Data for this exercise »

···

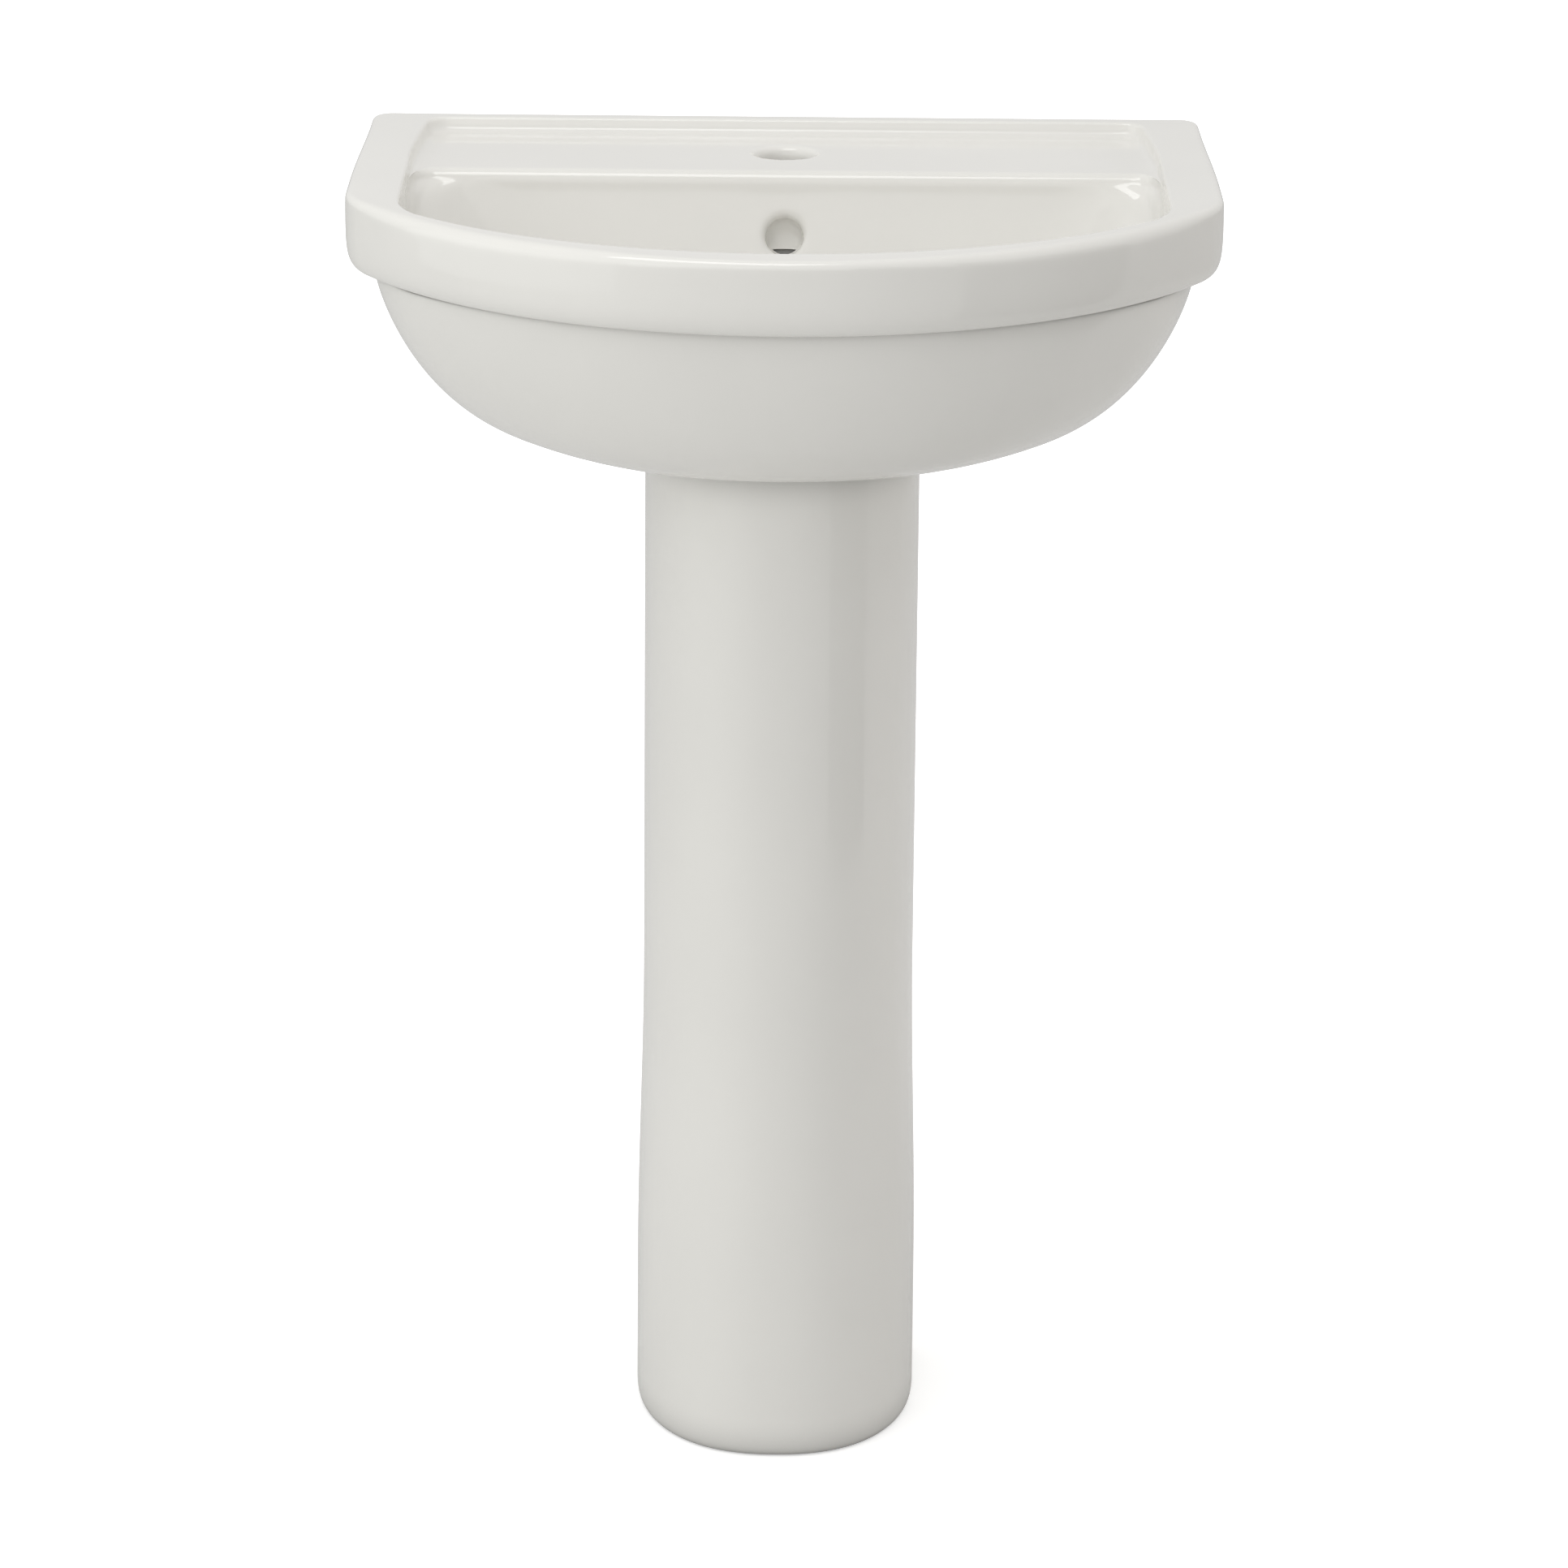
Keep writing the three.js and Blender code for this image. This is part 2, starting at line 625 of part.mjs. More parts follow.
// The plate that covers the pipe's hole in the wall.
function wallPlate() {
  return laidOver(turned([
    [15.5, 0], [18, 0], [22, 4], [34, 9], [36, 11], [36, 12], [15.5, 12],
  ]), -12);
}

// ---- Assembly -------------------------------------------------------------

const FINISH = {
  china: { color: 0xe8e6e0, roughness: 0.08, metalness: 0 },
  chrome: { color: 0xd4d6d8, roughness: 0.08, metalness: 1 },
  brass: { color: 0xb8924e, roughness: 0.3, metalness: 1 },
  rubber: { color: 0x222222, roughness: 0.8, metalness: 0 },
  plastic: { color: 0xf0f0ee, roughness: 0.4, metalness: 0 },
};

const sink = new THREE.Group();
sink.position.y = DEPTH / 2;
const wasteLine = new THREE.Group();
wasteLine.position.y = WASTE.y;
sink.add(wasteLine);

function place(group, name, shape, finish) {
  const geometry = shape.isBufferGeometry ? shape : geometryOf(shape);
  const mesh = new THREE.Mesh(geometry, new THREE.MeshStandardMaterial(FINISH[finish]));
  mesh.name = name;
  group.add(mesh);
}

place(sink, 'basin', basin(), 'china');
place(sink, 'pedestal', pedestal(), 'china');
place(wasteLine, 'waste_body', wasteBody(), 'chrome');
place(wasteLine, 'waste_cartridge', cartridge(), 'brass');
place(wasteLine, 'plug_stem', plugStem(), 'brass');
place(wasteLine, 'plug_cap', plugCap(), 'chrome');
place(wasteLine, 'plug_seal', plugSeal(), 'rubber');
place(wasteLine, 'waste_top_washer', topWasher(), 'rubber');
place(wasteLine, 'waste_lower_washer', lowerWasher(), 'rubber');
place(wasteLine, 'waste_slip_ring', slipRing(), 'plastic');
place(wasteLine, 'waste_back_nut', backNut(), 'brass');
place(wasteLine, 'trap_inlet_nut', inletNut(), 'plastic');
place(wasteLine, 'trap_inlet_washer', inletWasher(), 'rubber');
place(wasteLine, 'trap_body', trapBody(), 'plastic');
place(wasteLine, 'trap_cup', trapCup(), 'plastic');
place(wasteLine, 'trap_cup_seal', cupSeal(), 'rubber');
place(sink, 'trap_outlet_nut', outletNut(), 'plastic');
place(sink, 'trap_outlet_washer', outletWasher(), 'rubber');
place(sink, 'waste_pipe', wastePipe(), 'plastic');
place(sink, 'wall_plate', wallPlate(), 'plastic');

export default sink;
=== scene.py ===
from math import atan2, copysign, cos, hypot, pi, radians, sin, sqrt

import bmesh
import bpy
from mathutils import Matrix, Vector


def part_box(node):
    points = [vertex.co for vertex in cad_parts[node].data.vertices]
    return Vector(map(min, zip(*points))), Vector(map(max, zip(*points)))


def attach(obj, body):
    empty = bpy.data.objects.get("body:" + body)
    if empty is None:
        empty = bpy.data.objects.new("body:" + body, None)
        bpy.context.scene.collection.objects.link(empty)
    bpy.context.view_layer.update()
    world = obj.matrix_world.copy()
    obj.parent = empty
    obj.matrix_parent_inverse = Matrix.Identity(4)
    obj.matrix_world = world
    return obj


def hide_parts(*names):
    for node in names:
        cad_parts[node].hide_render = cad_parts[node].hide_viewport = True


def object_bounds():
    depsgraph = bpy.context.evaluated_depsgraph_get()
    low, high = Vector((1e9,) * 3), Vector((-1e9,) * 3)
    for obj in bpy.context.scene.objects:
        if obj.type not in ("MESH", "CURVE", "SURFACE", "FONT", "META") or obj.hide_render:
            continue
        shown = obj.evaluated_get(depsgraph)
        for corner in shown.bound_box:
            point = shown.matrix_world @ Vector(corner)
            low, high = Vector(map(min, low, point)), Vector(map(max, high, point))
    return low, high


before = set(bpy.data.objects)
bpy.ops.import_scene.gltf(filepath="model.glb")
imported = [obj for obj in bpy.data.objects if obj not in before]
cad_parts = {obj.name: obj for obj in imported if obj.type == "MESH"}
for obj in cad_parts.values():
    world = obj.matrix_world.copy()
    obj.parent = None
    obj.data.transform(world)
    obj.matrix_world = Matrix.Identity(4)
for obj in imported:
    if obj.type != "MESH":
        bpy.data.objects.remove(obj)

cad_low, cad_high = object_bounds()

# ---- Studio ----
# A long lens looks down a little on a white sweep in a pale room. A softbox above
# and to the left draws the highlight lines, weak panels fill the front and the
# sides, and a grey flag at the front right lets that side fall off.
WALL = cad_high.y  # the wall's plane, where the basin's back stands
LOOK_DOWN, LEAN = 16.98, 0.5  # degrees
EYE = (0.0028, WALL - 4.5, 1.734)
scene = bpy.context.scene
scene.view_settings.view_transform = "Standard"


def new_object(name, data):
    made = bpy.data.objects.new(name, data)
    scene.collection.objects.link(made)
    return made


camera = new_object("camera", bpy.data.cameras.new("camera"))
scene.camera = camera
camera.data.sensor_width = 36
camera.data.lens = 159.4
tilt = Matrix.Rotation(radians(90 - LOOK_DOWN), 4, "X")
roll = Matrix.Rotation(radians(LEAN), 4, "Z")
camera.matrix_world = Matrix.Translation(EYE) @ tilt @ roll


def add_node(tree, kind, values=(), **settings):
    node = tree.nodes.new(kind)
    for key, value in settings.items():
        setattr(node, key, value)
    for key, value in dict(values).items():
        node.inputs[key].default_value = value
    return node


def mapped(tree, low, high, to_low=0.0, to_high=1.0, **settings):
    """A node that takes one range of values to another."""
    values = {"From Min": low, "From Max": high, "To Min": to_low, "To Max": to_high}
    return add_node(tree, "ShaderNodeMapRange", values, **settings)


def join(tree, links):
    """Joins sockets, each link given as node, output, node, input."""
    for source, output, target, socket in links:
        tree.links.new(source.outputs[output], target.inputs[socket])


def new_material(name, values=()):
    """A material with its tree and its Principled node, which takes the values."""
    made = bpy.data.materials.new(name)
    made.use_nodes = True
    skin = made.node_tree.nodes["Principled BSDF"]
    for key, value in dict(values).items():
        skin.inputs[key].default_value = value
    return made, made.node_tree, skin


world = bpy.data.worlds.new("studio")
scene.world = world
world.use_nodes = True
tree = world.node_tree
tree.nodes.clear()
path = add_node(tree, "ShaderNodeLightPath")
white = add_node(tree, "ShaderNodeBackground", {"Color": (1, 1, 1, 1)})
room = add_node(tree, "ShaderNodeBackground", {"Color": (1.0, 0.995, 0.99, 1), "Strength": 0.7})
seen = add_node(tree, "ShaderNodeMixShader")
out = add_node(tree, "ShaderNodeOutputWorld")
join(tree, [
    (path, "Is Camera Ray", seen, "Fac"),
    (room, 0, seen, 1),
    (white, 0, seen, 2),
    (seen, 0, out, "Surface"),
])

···

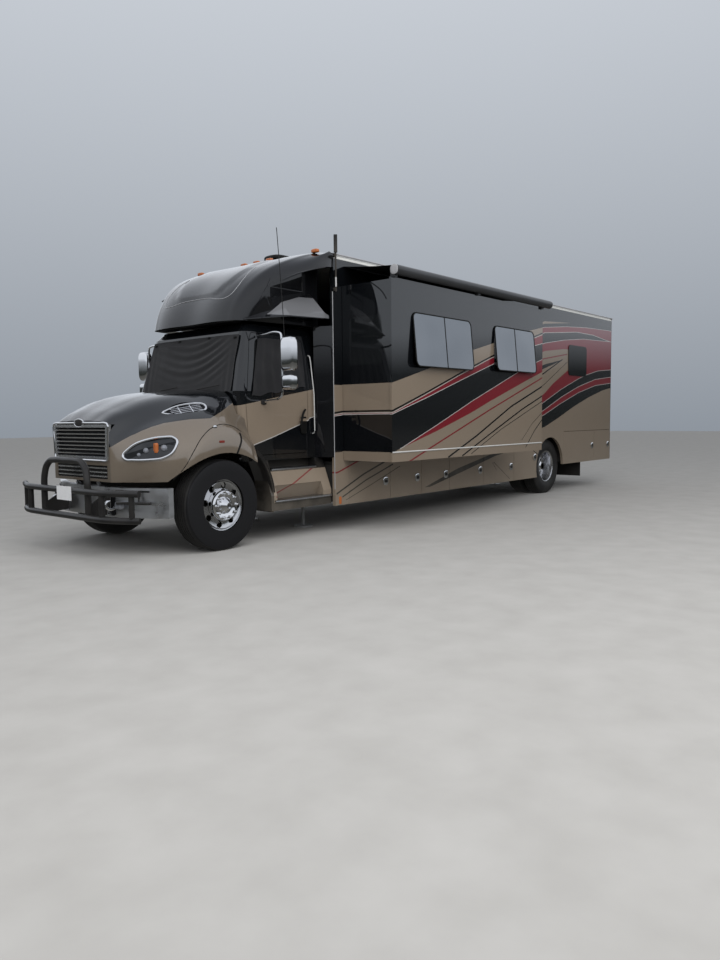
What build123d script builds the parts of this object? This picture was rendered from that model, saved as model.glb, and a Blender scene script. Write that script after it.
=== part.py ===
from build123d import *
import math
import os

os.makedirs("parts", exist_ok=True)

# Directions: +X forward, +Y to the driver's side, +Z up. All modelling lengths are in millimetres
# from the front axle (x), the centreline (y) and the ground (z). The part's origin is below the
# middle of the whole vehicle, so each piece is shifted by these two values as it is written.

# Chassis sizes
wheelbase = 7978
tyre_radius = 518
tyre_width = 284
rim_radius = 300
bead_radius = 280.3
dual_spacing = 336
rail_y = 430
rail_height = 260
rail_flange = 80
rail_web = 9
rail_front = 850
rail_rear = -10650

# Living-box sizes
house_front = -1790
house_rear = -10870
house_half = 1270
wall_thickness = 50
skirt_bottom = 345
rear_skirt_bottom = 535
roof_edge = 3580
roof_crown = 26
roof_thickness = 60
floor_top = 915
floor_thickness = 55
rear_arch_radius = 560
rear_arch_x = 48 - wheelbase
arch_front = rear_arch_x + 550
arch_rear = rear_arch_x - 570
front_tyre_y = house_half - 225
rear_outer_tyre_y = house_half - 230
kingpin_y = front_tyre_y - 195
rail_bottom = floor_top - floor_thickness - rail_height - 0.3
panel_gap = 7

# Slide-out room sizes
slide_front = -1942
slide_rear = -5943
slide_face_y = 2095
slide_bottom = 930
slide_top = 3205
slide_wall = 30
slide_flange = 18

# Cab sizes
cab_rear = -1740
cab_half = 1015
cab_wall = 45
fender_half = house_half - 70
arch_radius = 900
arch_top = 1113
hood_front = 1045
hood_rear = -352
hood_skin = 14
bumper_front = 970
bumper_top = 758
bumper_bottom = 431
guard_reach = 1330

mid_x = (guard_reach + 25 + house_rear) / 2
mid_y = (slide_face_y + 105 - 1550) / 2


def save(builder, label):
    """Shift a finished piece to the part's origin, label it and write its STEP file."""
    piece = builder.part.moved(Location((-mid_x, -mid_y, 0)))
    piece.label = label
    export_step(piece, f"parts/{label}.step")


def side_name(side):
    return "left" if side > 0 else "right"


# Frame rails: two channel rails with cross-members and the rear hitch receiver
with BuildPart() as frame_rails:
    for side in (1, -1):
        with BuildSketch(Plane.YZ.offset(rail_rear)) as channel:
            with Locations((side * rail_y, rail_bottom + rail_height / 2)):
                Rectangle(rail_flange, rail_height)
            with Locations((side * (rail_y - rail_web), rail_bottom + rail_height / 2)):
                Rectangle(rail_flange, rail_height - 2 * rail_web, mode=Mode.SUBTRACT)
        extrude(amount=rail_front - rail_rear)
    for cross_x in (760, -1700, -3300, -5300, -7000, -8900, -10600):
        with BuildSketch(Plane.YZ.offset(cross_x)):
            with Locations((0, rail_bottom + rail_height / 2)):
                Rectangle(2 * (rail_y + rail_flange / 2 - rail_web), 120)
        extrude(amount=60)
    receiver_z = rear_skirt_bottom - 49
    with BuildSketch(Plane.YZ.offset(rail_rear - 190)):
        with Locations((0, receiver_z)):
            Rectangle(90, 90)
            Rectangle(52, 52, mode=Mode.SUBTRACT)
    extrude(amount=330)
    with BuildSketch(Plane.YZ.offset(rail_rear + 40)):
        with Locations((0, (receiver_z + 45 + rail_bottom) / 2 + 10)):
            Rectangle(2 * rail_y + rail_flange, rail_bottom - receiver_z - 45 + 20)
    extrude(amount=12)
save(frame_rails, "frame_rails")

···

Required task » Repeat, character for character, the lines of the material above from the line with "place(sink, 'basin', basin(), 'china');" through the line with "if obj.type not".

Exercise answer »
place(sink, 'basin', basin(), 'china');
place(sink, 'pedestal', pedestal(), 'china');
place(wasteLine, 'waste_body', wasteBody(), 'chrome');
place(wasteLine, 'waste_cartridge', cartridge(), 'brass');
place(wasteLine, 'plug_stem', plugStem(), 'brass');
place(wasteLine, 'plug_cap', plugCap(), 'chrome');
place(wasteLine, 'plug_seal', plugSeal(), 'rubber');
place(wasteLine, 'waste_top_washer', topWasher(), 'rubber');
place(wasteLine, 'waste_lower_washer', lowerWasher(), 'rubber');
place(wasteLine, 'waste_slip_ring', slipRing(), 'plastic');
place(wasteLine, 'waste_back_nut', backNut(), 'brass');
place(wasteLine, 'trap_inlet_nut', inletNut(), 'plastic');
place(wasteLine, 'trap_inlet_washer', inletWasher(), 'rubber');
place(wasteLine, 'trap_body', trapBody(), 'plastic');
place(wasteLine, 'trap_cup', trapCup(), 'plastic');
place(wasteLine, 'trap_cup_seal', cupSeal(), 'rubber');
place(sink, 'trap_outlet_nut', outletNut(), 'plastic');
place(sink, 'trap_outlet_washer', outletWasher(), 'rubber');
place(sink, 'waste_pipe', wastePipe(), 'plastic');
place(sink, 'wall_plate', wallPlate(), 'plastic');

export default sink;
=== scene.py ===
from math import atan2, copysign, cos, hypot, pi, radians, sin, sqrt

import bmesh
import bpy
from mathutils import Matrix, Vector


def part_box(node):
    points = [vertex.co for vertex in cad_parts[node].data.vertices]
    return Vector(map(min, zip(*points))), Vector(map(max, zip(*points)))


def attach(obj, body):
    empty = bpy.data.objects.get("body:" + body)
    if empty is None:
        empty = bpy.data.objects.new("body:" + body, None)
        bpy.context.scene.collection.objects.link(empty)
    bpy.context.view_layer.update()
    world = obj.matrix_world.copy()
    obj.parent = empty
    obj.matrix_parent_inverse = Matrix.Identity(4)
    obj.matrix_world = world
    return obj


def hide_parts(*names):
    for node in names:
        cad_parts[node].hide_render = cad_parts[node].hide_viewport = True


def object_bounds():
    depsgraph = bpy.context.evaluated_depsgraph_get()
    low, high = Vector((1e9,) * 3), Vector((-1e9,) * 3)
    for obj in bpy.context.scene.objects:
        if obj.type not in ("MESH", "CURVE", "SURFACE", "FONT", "META") or obj.hide_render:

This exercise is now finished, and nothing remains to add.